-- START OF AVAILABLE DATA --

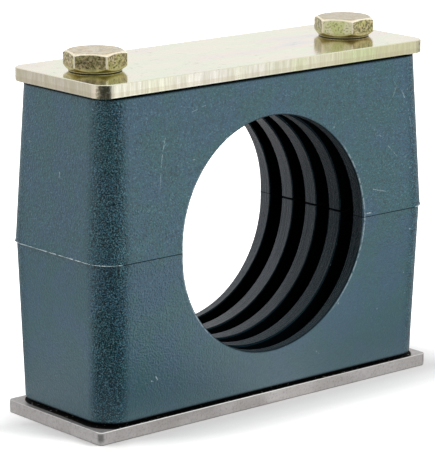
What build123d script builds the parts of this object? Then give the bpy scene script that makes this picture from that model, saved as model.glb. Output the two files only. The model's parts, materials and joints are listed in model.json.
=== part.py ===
"""Two-bolt tube clamp: ribbed plastic halves held between a cover plate and a weld plate.

The origin is on the underside of the weld plate, below the tube's centre.
X runs along the clamp from bolt to bolt, Y along the tube, and Z up along the bolts.
"""
import os
from math import cos, pi, radians, tan

from build123d import *

# ---- driving dimensions, in millimetres and degrees -------------------------------------

# the tube and the ribbed bore that grips it
tube_radius = 24.15
tube_clearance = 0.02
rib_count = 5
rib_width = 3.1
rib_height = 3.5
rib_end_relief = 0.25
bore_edge_round = 0.4

# bolts and nuts, quarter-inch coarse thread
bolt_radius = 3.175
thread_clearance = 0.05
bolt_hole_clearance = 0.32
thread_end_chamfer = 0.8
hex_across_flats = 11.11
head_height = 4.1
head_top_drop = 0.5
head_underside_rise = 0.85
washer_face_height = 0.3
washer_face_radius = 5.25
nut_height = 5.56
left_bolt_turn = 12.3
right_bolt_turn = 2.7
bolt_end_inset = 0.75

# the two clamp halves
body_depth = 32.4
bolt_wall = 1.89
end_wall = 6.85
crown_wall = 4.63
corner_radius = 5.6
outer_edge_round = 0.6
lower_face_draft = 2.4
upper_face_draft = 2.7
lower_end_draft = 1.2
upper_end_draft = 2.6
upper_half_overhang = 0.3
nut_recess_clearance = 0.35
body_lift = 0.6

# the two steel plates
weld_plate_thickness = 2.65
weld_plate_margin = 0.85
weld_plate_depth = 30.1
weld_plate_corner = 1.0
cover_plate_thickness = 2.75
cover_plate_inset = 0.3
cover_plate_depth = 29.4
cover_plate_corner = 3.2
plate_edge_round = 0.2

# ---- sizes and heights that follow ------------------------------------------------------

bore_radius = tube_radius + tube_clearance
groove_radius = bore_radius + rib_height
groove_width = (body_depth - rib_count * rib_width) / (rib_count - 1)
rib_pitch = rib_width + groove_width

bolt_hole_radius = bolt_radius + bolt_hole_clearance
bolt_x = groove_radius + bolt_wall + bolt_hole_radius
bolt_places = [(-bolt_x, 0), (bolt_x, 0)]

half_height = groove_radius + crown_wall
lower_half_length = bolt_x + bolt_hole_radius + end_wall
upper_half_length = lower_half_length + upper_half_overhang
nut_recess_depth = nut_height - body_lift

weld_plate_length = 2 * (lower_half_length + weld_plate_margin)
cover_plate_length = 2 * (lower_half_length - cover_plate_inset)

lower_face_z = weld_plate_thickness + body_lift
parting_z = lower_face_z + half_height
upper_face_z = parting_z + half_height
head_seat_z = upper_face_z + cover_plate_thickness


def flat_plate(length, depth, thickness, corner, base_z):
    """A punched steel plate with rounded corners, softened edges and two bolt holes."""
    with BuildPart() as plate:
        with BuildSketch(Plane.XY.offset(base_z)):
            RectangleRounded(length, depth, corner)
        extrude(amount=thickness)
        edge_round = min(plate_edge_round, 0.4 * thickness)
        fillet(plate.faces().filter_by(Axis.Z).edges(), edge_round)
        with BuildSketch(Plane.XY.offset(base_z)):
            with Locations(bolt_places):
                Circle(bolt_hole_radius)
        extrude(amount=thickness, mode=Mode.SUBTRACT)
    return plate


def clamp_half(direction, half_length, end_draft, face_draft):
    """One moulded half, from the parting plane outwards: direction is 1 for up, -1 for down."""
    outer_face_z = parting_z + direction * half_height
    outer_half_length = half_length - half_height * tan(radians(end_draft))
    outer_half_depth = body_depth / 2 - half_height * tan(radians(face_draft))
    with BuildPart() as half:
        # the block, widest at the parting plane: its side view cut to its end view
        with BuildSketch(Plane.XZ):
            with BuildLine():
                Polyline(
                    (-half_length, parting_z),
                    (half_length, parting_z),
                    (outer_half_length, outer_face_z),
                    (-outer_half_length, outer_face_z),
                    close=True,
                )
            make_face()
        extrude(amount=body_depth, both=True)
        with BuildSketch(Plane.YZ):
            with BuildLine():
                Polyline(
                    (-body_depth / 2, parting_z),
                    (body_depth / 2, parting_z),
                    (outer_half_depth, outer_face_z),
                    (-outer_half_depth, outer_face_z),
                    close=True,
                )
            make_face()
        extrude(amount=half_length, both=True, mode=Mode.INTERSECT)
        level_edges = half.faces().filter_by(Axis.Z).edges()
        fillet(half.edges() - level_edges, corner_radius)
        outer_face = half.faces().sort_by(Axis.Z, reverse=direction > 0)[0]
        fillet(outer_face.edges(), outer_edge_round)

        # half of the tube's bore, with its rim rounded at both faces
        with BuildSketch(Plane.XZ):
            with Locations((0, parting_z)):
                Circle(bore_radius)
        extrude(amount=body_depth, both=True, mode=Mode.SUBTRACT)
        bore_rims = half.edges().filter_by(GeomType.ELLIPSE)
        bore_rims = bore_rims.filter_by_position(Axis.X, -bore_radius, bore_radius)
        fillet(bore_rims, bore_edge_round)

        # the grooves, which leave ribs between them and at both faces
        for number in range(rib_count - 1):
            groove_y = (number - (rib_count - 2) / 2) * rib_pitch
            with BuildSketch(Plane.XZ.offset(-groove_y)):
                with Locations((0, parting_z)):
                    Circle(groove_radius)
            extrude(amount=groove_width / 2, both=True, mode=Mode.SUBTRACT)

        # the inner ribs stop just short of the parting plane
        inner_depth = body_depth - 2 * rib_width
        with BuildSketch(Plane.XY.offset(parting_z)):
            Rectangle(2 * groove_radius, inner_depth)
        extrude(amount=direction * rib_end_relief, mode=Mode.SUBTRACT)

        # the bolt holes, and the hexagonal recess at their outer ends
        with BuildSketch(Plane.XY.offset(parting_z)):
            with Locations(bolt_places):
                Circle(bolt_hole_radius)
        extrude(amount=direction * half_height, mode=Mode.SUBTRACT)
        recess_apothem = hex_across_flats / 2 + nut_recess_clearance
        with BuildSketch(Plane.XY.offset(outer_face_z)):
            with Locations(bolt_places):
                RegularPolygon(recess_apothem, 6, major_radius=False, rotation=30)
        extrude(amount=-direction * nut_recess_depth, mode=Mode.SUBTRACT)
    return half


def hex_bolt(x, turn):
    """A hexagon head bolt whose washer face sits on the cover plate."""
    head_top_z = head_seat_z + head_height
    corner_reach = hex_across_flats / 2 / cos(pi / 6)
    with BuildPart() as bolt:
        # hexagon above the washer face, with its corners sloped away by a cone above and below
        with BuildSketch(Plane.XY.offset(head_seat_z + washer_face_height)):
            with Locations((x, 0)):
                RegularPolygon(hex_across_flats / 2, 6, major_radius=False, rotation=turn)
        extrude(amount=head_height - washer_face_height)
        with BuildSketch(Plane.XZ):
            with BuildLine():
                Polyline(
                    (x, head_seat_z),
                    (x + washer_face_radius, head_seat_z + washer_face_height),
                    (x + corner_reach, head_seat_z + washer_face_height + head_underside_rise),
                    (x + corner_reach, head_top_z - head_top_drop),
                    (x + washer_face_radius, head_top_z),
                    (x, head_top_z),
                    close=True,
                )
            make_face()
        revolve(axis=Axis((x, 0, 0), (0, 0, 1)), mode=Mode.INTERSECT)

        # washer face and shank
        with BuildSketch(Plane.XY.offset(head_seat_z)):
            with Locations((x, 0)):
                Circle(washer_face_radius)
        extrude(amount=washer_face_height)
        with BuildSketch(Plane.XY.offset(head_seat_z)):
            with Locations((x, 0)):
                Circle(bolt_radius)
        extrude(amount=bolt_end_inset - head_seat_z)
        chamfer(bolt.edges().group_by(Axis.Z)[0], thread_end_chamfer)
    return bolt


def weld_nut(x):
    """A hexagon nut welded to the weld plate, seated in the lower half's recess."""
    base_z = weld_plate_thickness
    with BuildPart() as nut:
        with BuildSketch(Plane.XY.offset(base_z)):
            with Locations((x, 0)):
                RegularPolygon(hex_across_flats / 2, 6, major_radius=False, rotation=30)
                Circle(bolt_radius + thread_clearance, mode=Mode.SUBTRACT)
        extrude(amount=nut_height)
    return nut


weld_plate = flat_plate(
    weld_plate_length, weld_plate_depth, weld_plate_thickness, weld_plate_corner, 0
)
cover_plate = flat_plate(
    cover_plate_length, cover_plate_depth, cover_plate_thickness, cover_plate_corner, upper_face_z
)
lower_clamp_half = clamp_half(-1, lower_half_length, lower_end_draft, lower_face_draft)
upper_clamp_half = clamp_half(1, upper_half_length, upper_end_draft, upper_face_draft)

sub_parts = {
    "weld_plate": weld_plate,
    "weld_nut_left": weld_nut(-bolt_x),
    "weld_nut_right": weld_nut(bolt_x),
    "lower_clamp_half": lower_clamp_half,
    "upper_clamp_half": upper_clamp_half,
    "cover_plate": cover_plate,
    "bolt_left": hex_bolt(-bolt_x, left_bolt_turn),
    "bolt_right": hex_bolt(bolt_x, right_bolt_turn),
}

os.makedirs("parts", exist_ok=True)
for node_name, sub_part in sub_parts.items():
    sub_part.part.label = node_name
    export_step(sub_part.part, f"parts/{node_name}.step")

print(f"bore radius {bore_radius:.2f}, parting height {parting_z:.2f}, bolt spacing {2 * bolt_x:.2f}")
print(f"body {2 * upper_half_length:.2f} x {body_depth:.2f} x {2 * half_height:.2f}")
print(f"weld plate {weld_plate_length:.2f}, cover plate {cover_plate_length:.2f}")
print(f"bolt length {head_seat_z - bolt_end_inset:.2f}, height {head_seat_z + head_height:.2f}")
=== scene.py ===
"""Looks of a two-bolt tube clamp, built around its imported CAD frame.

Lengths are in metres and Z is up. The front is the -Y side. A direction seen from above is given
in degrees from the front, growing towards +X.
"""
import json
import math

import bpy
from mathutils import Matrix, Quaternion, Vector


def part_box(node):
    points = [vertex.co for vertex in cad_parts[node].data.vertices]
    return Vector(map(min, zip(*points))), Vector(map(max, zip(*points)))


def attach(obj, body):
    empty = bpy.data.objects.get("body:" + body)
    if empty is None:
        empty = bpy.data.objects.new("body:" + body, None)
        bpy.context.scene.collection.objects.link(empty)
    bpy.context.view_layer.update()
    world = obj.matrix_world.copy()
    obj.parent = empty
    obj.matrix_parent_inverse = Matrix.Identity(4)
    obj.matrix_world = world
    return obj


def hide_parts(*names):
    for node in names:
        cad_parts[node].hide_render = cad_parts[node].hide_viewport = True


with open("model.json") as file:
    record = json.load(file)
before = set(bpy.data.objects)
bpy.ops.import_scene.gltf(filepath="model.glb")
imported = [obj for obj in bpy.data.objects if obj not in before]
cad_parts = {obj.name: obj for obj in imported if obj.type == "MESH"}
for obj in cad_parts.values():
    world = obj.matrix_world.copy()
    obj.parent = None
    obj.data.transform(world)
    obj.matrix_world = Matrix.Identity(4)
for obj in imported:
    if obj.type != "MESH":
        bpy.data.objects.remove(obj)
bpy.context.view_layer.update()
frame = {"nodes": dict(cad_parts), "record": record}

MM = 0.001
nodes = frame["nodes"]
mounts = {mount["name"]: mount for mount in frame["record"]["mounts"]}
bore_centre = Vector(mounts["tube_bore"]["pos_m"])
bore_radius = mounts["tube_bore"]["dims"]["r_mm"] * MM
weld_low, weld_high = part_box("weld_plate")
cover_low, cover_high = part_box("cover_plate")
lower_low, lower_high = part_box("lower_clamp_half")
upper_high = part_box("upper_clamp_half")[1]
parting_z = lower_high.z


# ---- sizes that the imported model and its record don't name -------------------------------

# the clamp halves
GROOVE_RADIUS = 27.67 * MM
BODY_CORNER = 5.6 * MM
FOOT_HALF_LENGTH = 42.72 * MM
FOOT_HALF_DEPTH = 14.85 * MM

# the bolts
SHANK_RADIUS = 3.175 * MM
WASHER_RADIUS = 5.25 * MM
WASHER_HEIGHT = 0.3 * MM
HEAD_TOP_DROP = 0.5 * MM
HEAD_UNDER_RISE = 0.85 * MM
HEAD_CORNER_ROUND = 0.32 * MM
HEAD_EDGE_ROUND = 0.20 * MM
HEAD_SHARP_DEGREES = 40
CROWN_RINGS = (2.6 * MM, 4.6 * MM)         # radii of the rings of points on the head's flat top
CROWN_EDGE_ROUND = 0.08 * MM
SEAT_EDGE_ROUND = 0.06 * MM
SHANK_FILLET = 0.1 * MM
THREAD_PITCH = 1.27 * MM
THREAD_DEPTH = 0.7 * MM
THREAD_LENGTH = 19.0 * MM
THREAD_CREST, THREAD_FLANK = 0.12, 0.66    # as shares of half a pitch
RUN_OUT_PITCHES = 1.5
PLAIN_ABOVE_THREAD = 0.5 * MM
POINT_CHAMFER = 0.8 * MM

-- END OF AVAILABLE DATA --

#### GIVEN PROBLEM:
Can you repeat, word for word, every line above from the one containing "for node_name, sub_part" down to the one containing "from mathutils import", including both?

#### TASK OUTPUT:
for node_name, sub_part in sub_parts.items():
    sub_part.part.label = node_name
    export_step(sub_part.part, f"parts/{node_name}.step")

print(f"bore radius {bore_radius:.2f}, parting height {parting_z:.2f}, bolt spacing {2 * bolt_x:.2f}")
print(f"body {2 * upper_half_length:.2f} x {body_depth:.2f} x {2 * half_height:.2f}")
print(f"weld plate {weld_plate_length:.2f}, cover plate {cover_plate_length:.2f}")
print(f"bolt length {head_seat_z - bolt_end_inset:.2f}, height {head_seat_z + head_height:.2f}")
=== scene.py ===
"""Looks of a two-bolt tube clamp, built around its imported CAD frame.

Lengths are in metres and Z is up. The front is the -Y side. A direction seen from above is given
in degrees from the front, growing towards +X.
"""
import json
import math

import bpy
from mathutils import Matrix, Quaternion, Vector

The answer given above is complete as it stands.